The advice they offer seems short and to the point. From what I understand with the verbal section its more "practice makes perfect" with a combination of developing a technique that works for you rather than analyzing advice. I hope this helps.


I got a question for you OP. Did you read the passage from the first 30 min practice exam about st. Augustine? I only got two questions right out of seven (I know ... horrible), I thought this passage was way more about details than main idea. How did you do and do you feel that this passage was basically super hard and major B.S. :scared:

Does what I bolded really help you? I find that if I try to write or reconcile my thoughts by taking a break, I forget what I read. :scared:

I didn't actually do any 30-min practice exams yet. And I just read EK VR strategy again. It asks to rewrite the summary of the main idea AFTER you have taken the test and go over the choices and questions to predict what the answers should be. But, my reasoning is - sometimes, the best answer is not necessarily going to be the one that you think (instead, other three will be just kinda bad).

Eh...
 
Does what I bolded really help you? I find that if I try to write or reconcile my thoughts by taking a break, I forget what I read. :scared:

I didn't actually do any 30-min practice exams yet. And I just read EK VR strategy again. It asks to rewrite the summary of the main idea AFTER you have taken the test and go over the choices and questions to predict what the answers should be. But, my reasoning is - sometimes, the best answer is not necessarily going to be the one that you think (instead, other three will be just kinda bad).

Eh...

Normally I will finish the passage in 3 minutes (fast reader, understanding a majority of what I have read) but after going through some question that are not main idea I will began to get the main scope of the passage twisted with in the answer choices or the questions. Taking about 30 to 20 seconds to jot down some key words/thoughts, seems to help me regain focus on the passage when I lose my train of thought.

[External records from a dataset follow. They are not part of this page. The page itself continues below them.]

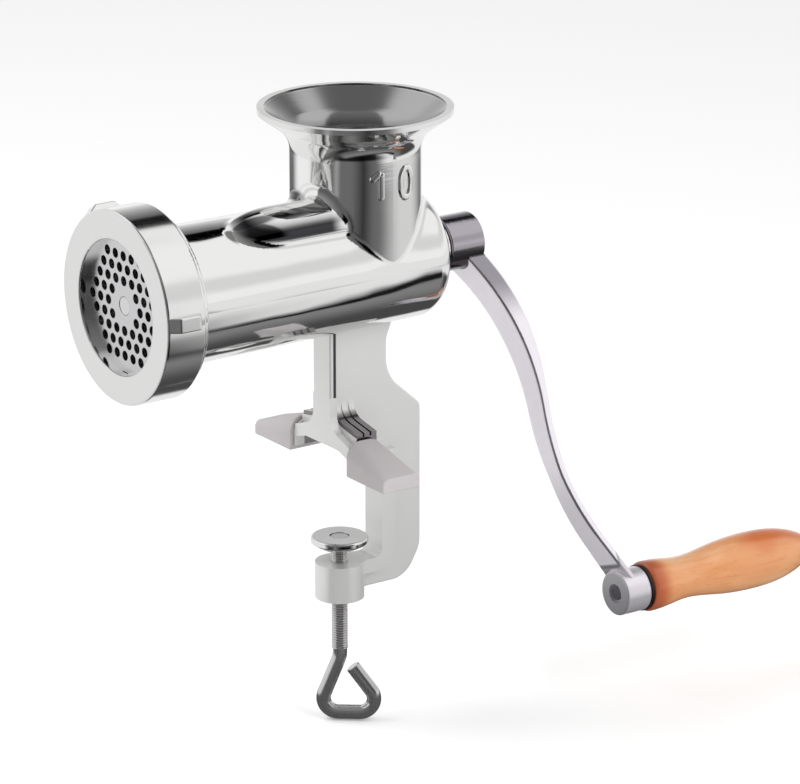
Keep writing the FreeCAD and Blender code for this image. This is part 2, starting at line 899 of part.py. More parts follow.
def crank_arm():
    arm = arm_side().common(arm_plan())
    arm = eased(arm, arm_edge)
    hub = turned_y([
        (0, hub_front_y, 0),
        (hub_radius, hub_front_y, hub_edge),
        (hub_radius, hub_rear_y, hub_edge),
        (0, hub_rear_y, 0),
    ])
    centre = crank_place(crank_radius, 0, 0)
    front = boss_front_y
    rear = handle_start_y
    boss = turned_y([
        (0, front, 0),
        (boss_radius, front, boss_edge),
        (boss_radius, rear, boss_edge),
        (0, rear, 0),
    ], centre.x, centre.z)
    arm = arm.cut(rod_y(boss_radius - boss_edge, 0, front, centre.x, centre.z))
    arm = arm.cut(rod_y(2 * boss_radius, rear, grip_end_y, centre.x, centre.z))
    crank = arm.fuse([hub, boss])
    side = tang_square + 2 * square_clearance
    crank = crank.cut(square_bar(side, 0, hub_floor_y))
    crank = crank.cut(rod_y(hub_counterbore_radius, hub_floor_y, grip_end_y))
    crank = crank.cut(rod_y(bolt_radius + tapped_clearance, front, rear, centre.x, centre.z))
    return crank.cut(rod_y(boss_recess_radius, front, front + boss_recess, centre.x, centre.z))


def crank_washer():
    start = hub_floor_y
    end = start + crank_washer_thickness
    disc = rod_y(crank_washer_radius, start, end)
    return disc.cut(rod_y(crank_screw_radius + washer_bore_clearance, start, end))


def slotted(shape, radius, end, x, z):
    """Cuts a driver slot across a screw head whose outer face is at end."""
    slot = Part.makeBox(
        2 * radius, slot_depth, slot_width, Vector(x - radius, end - slot_depth, z - slot_width / 2)
    )
    return shape.cut(slot)


def crank_screw():
    seat = hub_floor_y + crank_washer_thickness
    end = seat + crank_screw_head
    shank = rod_y(crank_screw_radius, hub_floor_y - crank_screw_length, seat)
    head = turned_y([
        (0, seat, 0),
        (crank_screw_head_radius, seat, 0),
        (crank_screw_head_radius, end, crank_screw_crown),
        (0, end, 0),
    ])
    return slotted(shank.fuse(head), crank_screw_head_radius, end, 0, barrel_height)


def handle_centre():
    return crank_place(crank_radius, 0, 0)


def handle_washer():
    centre = handle_centre()
    start = handle_start_y
    end = start + handle_washer_thickness
    disc = rod_y(handle_washer_radius, start, end, centre.x, centre.z)
    return disc.cut(rod_y(bolt_radius + washer_bore_clearance, start, end, centre.x, centre.z))


def handle_end_washer():
    centre = handle_centre()
    start = end_washer_y
    end = bolt_seat_y
    disc = rod_y(end_washer_radius, start, end, centre.x, centre.z)
    return disc.cut(rod_y(bolt_radius + washer_bore_clearance, start, end, centre.x, centre.z))


def handle_bolt():
    centre = handle_centre()
    seat = bolt_seat_y
    end = seat + bolt_head
    shank = rod_y(bolt_radius, boss_front_y + bolt_end_setback, seat, centre.x, centre.z)
    head = turned_y([
        (0, seat, 0),
        (bolt_head_radius, seat, 0),
        (bolt_head_radius, end, bolt_head_crown),
        (0, end, 0),
    ], centre.x, centre.z)
    return slotted(shank.fuse(head), bolt_head_radius, end, centre.x, centre.z)


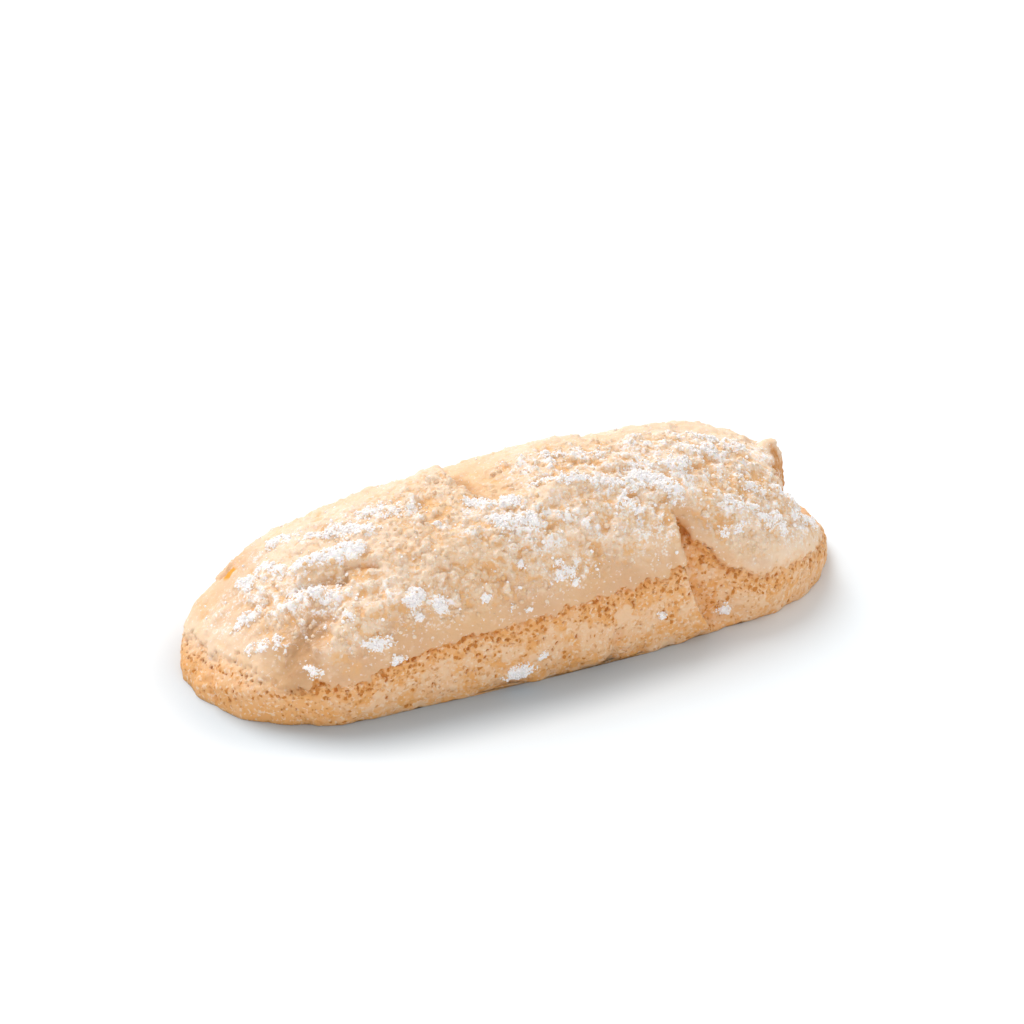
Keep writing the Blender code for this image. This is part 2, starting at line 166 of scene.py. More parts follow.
# Dips of the crown with painted shade, toasted brown in the first table and soft brown in the
# second: start (x, y), end (x, y), radius, strength
BROWN_SHADE_DIPS = (
    ((-39.5, -6.9), (-35.0, -9.2), 1.0, 0.9),     # cleft
    ((-33.3, -8.4), (-29.5, -10.6), 0.8, 0.6),    # thin end of the cleft
    ((-8.6, -5.5), (-9.2, 4.0), 2.6, 0.5),        # under the hollow's ledge
)
SOFT_SHADE_DIPS = (
    ((-42.0, -14.4), (-45.5, -16.4), 4.6, 0.75),  # trough
    ((-40.0, -7.4), (-34.0, -10.0), 2.0, 0.7),    # cleft
    ((-9.0, -5.5), (-9.4, 4.0), 2.2, 0.4),        # under the hollow's ledge
)

# Scatter: lowest place of a grain, how many places are tried for each one in a
# clump and for each loose one, and the smallest and the largest loose grain
LOWEST_GRAIN = 0.9
CLUMP_TRIES = 30
LOOSE_TRIES = 12
GRAIN_LEAST = 0.08
GRAIN_MOST = 0.36

# Grains and crumbs: spread of each corner's reach and of each axis's stretch,
# and the shares of the radius that a grain stands out and a crumb sinks in
CORNER_SPREAD = (0.78, 1.18)
STRETCH_SPREAD = (0.7, 1.3)
GRAIN_STAND = 0.3
CRUMB_SINK = 0.4

# Edges shorter than this are welded, in metres
WELD = 0.00001

# Direction of the crown's wrinkles, in plan
WRINKLE_RUN = (0.903, -0.43)

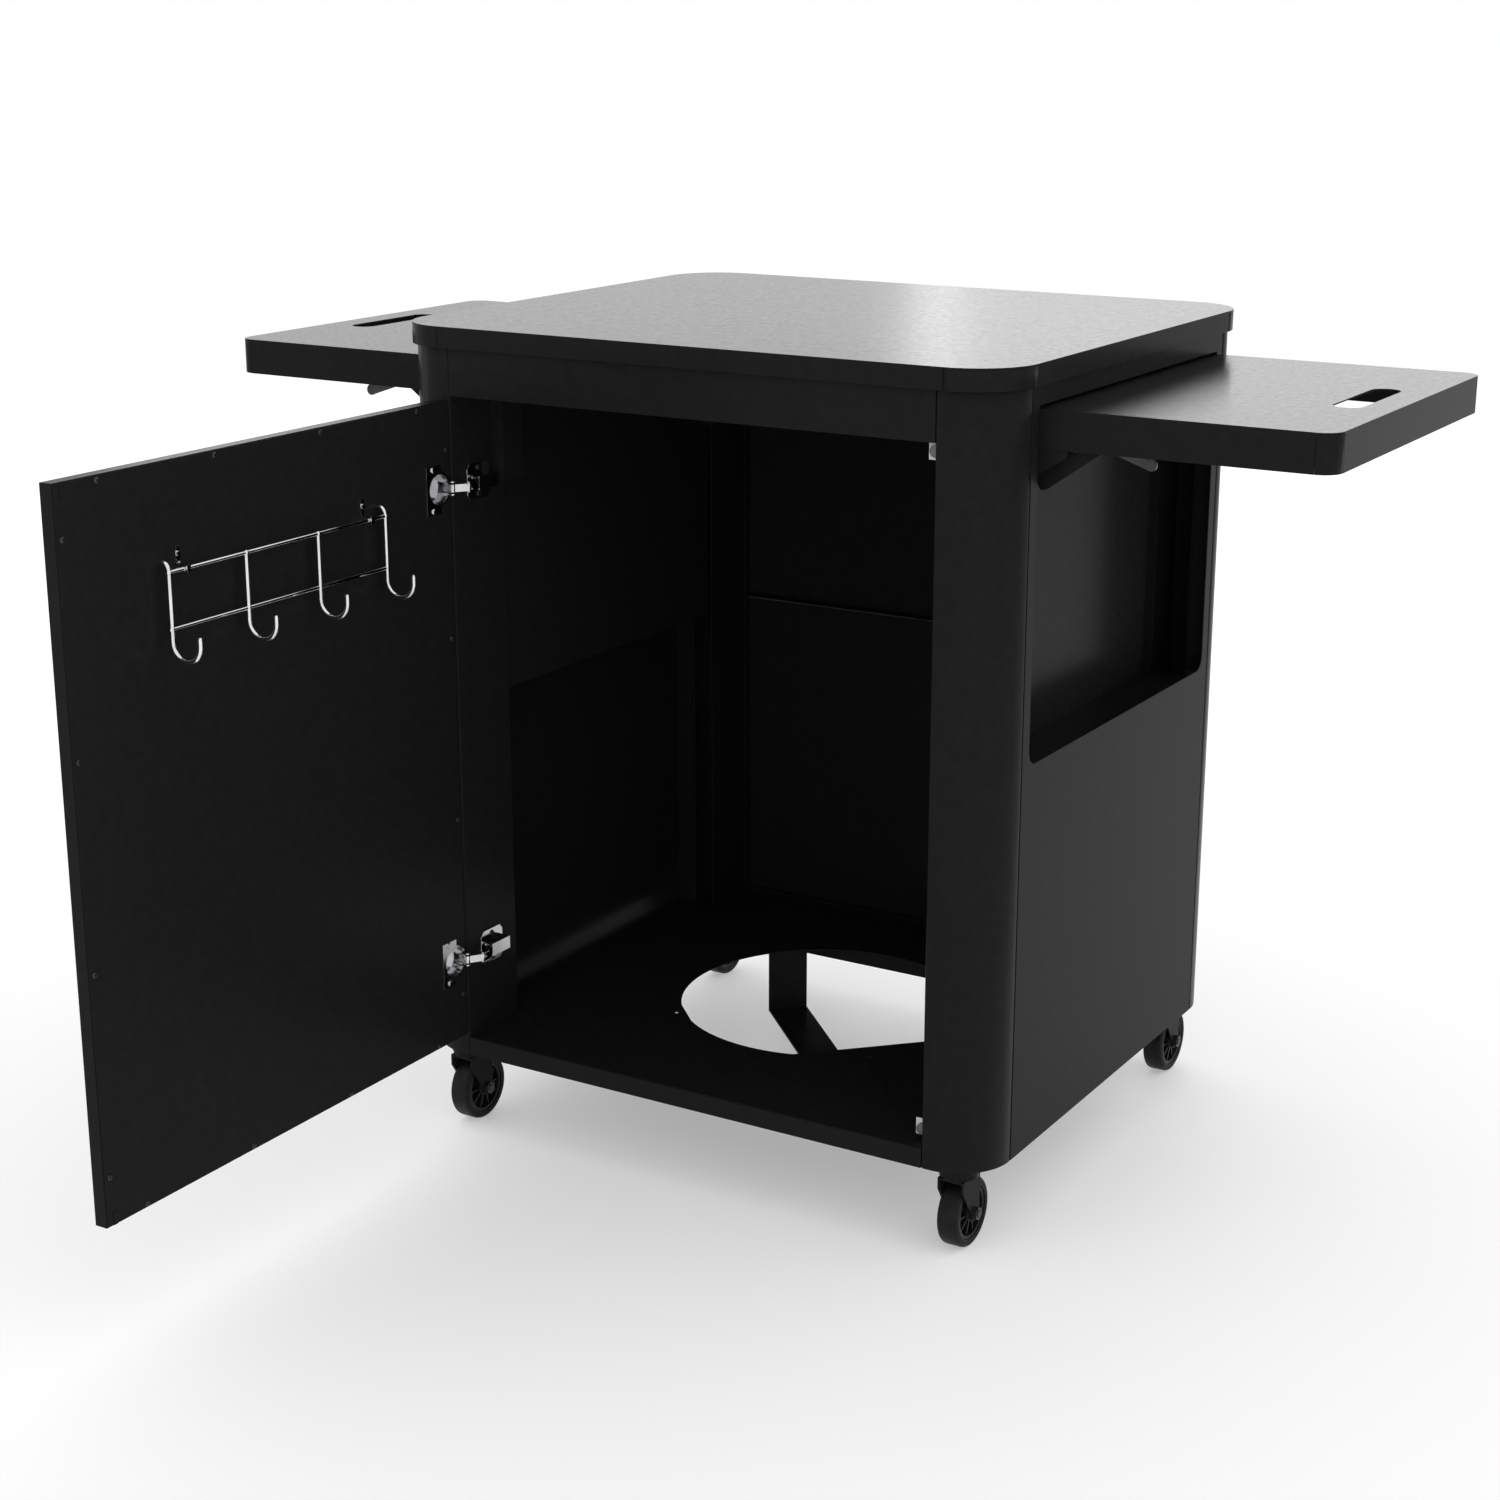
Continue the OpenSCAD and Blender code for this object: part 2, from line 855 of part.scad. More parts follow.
// Sprung lever: the stud holds the shelf up and the round tip releases it
module release_lever() {
    tip = [466, 822.8];
    tip_r = 6;
    stud = [pivot_x + stud_reach * cos(stud_angle), pivot_z + stud_reach * sin(stud_angle)];
    color("dimgray")
        both_y() {
            xz_plate(lever_y, lever_t)
                difference() {
                    union() {
                        polygon([[stud[0], stud[1] - 4], [lever_x, lever_z - 8], [lever_x + 30, lever_z - 9],
                                 [tip[0], tip[1] - tip_r], [tip[0] + 2, tip[1] + 3],
                                 [lever_x + 34, lever_z], [lever_x, lever_z + 8],
                                 [lever_x - 12, lever_z + 4], [stud[0], stud[1] + 4]]);
                        translate(tip)
                            circle(tip_r);
                        translate(stud)
                            circle(4);
                    }
                    translate([lever_x, lever_z])
                        circle(3 + caster_clear);
                }
            bar_y(stud[0], [lever_y + lever_t, 217.4], stud[1], 2.4);
        }
}

module shelf_right() {
    shelf_pan();
}

module shelf_left() {
    mirror([1, 0, 0])
        shelf_pan();
}

module shelf_corners_right() {
    shelf_corners();
}

module shelf_corners_left() {
    mirror([1, 0, 0])
        shelf_corners();
}

module shelf_arms_right() {
    shelf_arms();
}

module shelf_arms_left() {
    mirror([1, 0, 0])
        shelf_arms();
}

module release_lever_right() {
    release_lever();
}

module release_lever_left() {
    mirror([1, 0, 0])
        release_lever();
}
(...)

I know EK tells you not to waste time doing this but I always finish all questions regardless. I guess it depends on the test taker, this might help you. 😕

Regardless your strategy if you do not understand the main idea of the passage you will not get many questions right. Sadly I am not the best critical reader which hurts me on this section.
 
I have taken two AAMC tests so far and 4 EK verbal tests and my score hasn't budged, it stays at 6 sadly enough. I feel that I have been reading actively and comprehending more, the more I practice but it doesn't reflect in the scores which is very frustrating. If someone could give me helpful additional advice, I would appreciate it and please don't say to read more articles, I don't have 5,000 years before I take the MCAT. When I take a timed test I just read through, highlight some of the passage and answer the questions, use POE and don't write anything on scratch paper. During my review I reread the passages and time how long it takes to read (I'm averaging 4 minutes). Then I stop the timer and write the main idea in two sentences. I then formulate 2-3 points from my main idea. I restart the timer and then answer the questions. After I answered the questions, I rewrite the question stems and answer choices into simpler terms, if I can do this (sometimes doing this on science based passages is difficult). I then read in sequence without knowing the correct answer before why each answer is wrong and which one is right. If I got the question wrong, I make a note explicitly stating why I feel I missed the question and move on. I try to eliminate at least 2 answer choice before I answer, and then check to see if this reasoning was correct. This is a time consuming process and I feel that it is helping even though it doesn't show. I have used this for only the past 2 or 3 verbal tests, NOT all 6. I haven't tried EK's method of focusing more on the question stems and do a couple tests without reading the passage. I think this would help also because many of the answer choices can be eliminated by just reasoning from what the question stem says. Other than that, I'm not sure what else to do besides keeping on it.
 
I have taken two AAMC tests so far and 4 EK verbal tests and my score hasn't budged, it stays at 6 sadly enough. I feel that I have been reading actively and comprehending more, the more I practice but it doesn't reflect in the scores which is very frustrating. If someone could give me helpful additional advice, I would appreciate it and please don't say to read more articles, I don't have 5,000 years before I take the MCAT. When I take a timed test I just read through, highlight some of the passage and answer the questions, use POE and don't write anything on scratch paper. During my review I reread the passages and time how long it takes to read (I'm averaging 4 minutes). Then I stop the timer and write the main idea in two sentences. I then formulate 2-3 points from my main idea. I restart the timer and then answer the questions. After I answered the questions, I rewrite the question stems and answer choices into simpler terms, if I can do this (sometimes doing this on science based passages is difficult). I then read in sequence without knowing the correct answer before why each answer is wrong and which one is right. If I got the question wrong, I make a note explicitly stating why I feel I missed the question and move on. I try to eliminate at least 2 answer choice before I answer, and then check to see if this reasoning was correct. This is a time consuming process and I feel that it is helping even though it doesn't show. I have used this for only the past 2 or 3 verbal tests, NOT all 6. I haven't tried EK's method of focusing more on the question stems and do a couple tests without reading the passage. I think this would help also because many of the answer choices can be eliminated by just reasoning from what the question stem says. Other than that, I'm not sure what else to do besides keeping on it.

See, I don't know if spending more time on reading and understanding passages really help with scores. I took the second EK 101 test last night, which I thought was significantly harder than the first test, and got the same score - 7. But there was a big difference - I spent substantially more time reading and understanding the passage. I still finished the test early though ~4 min.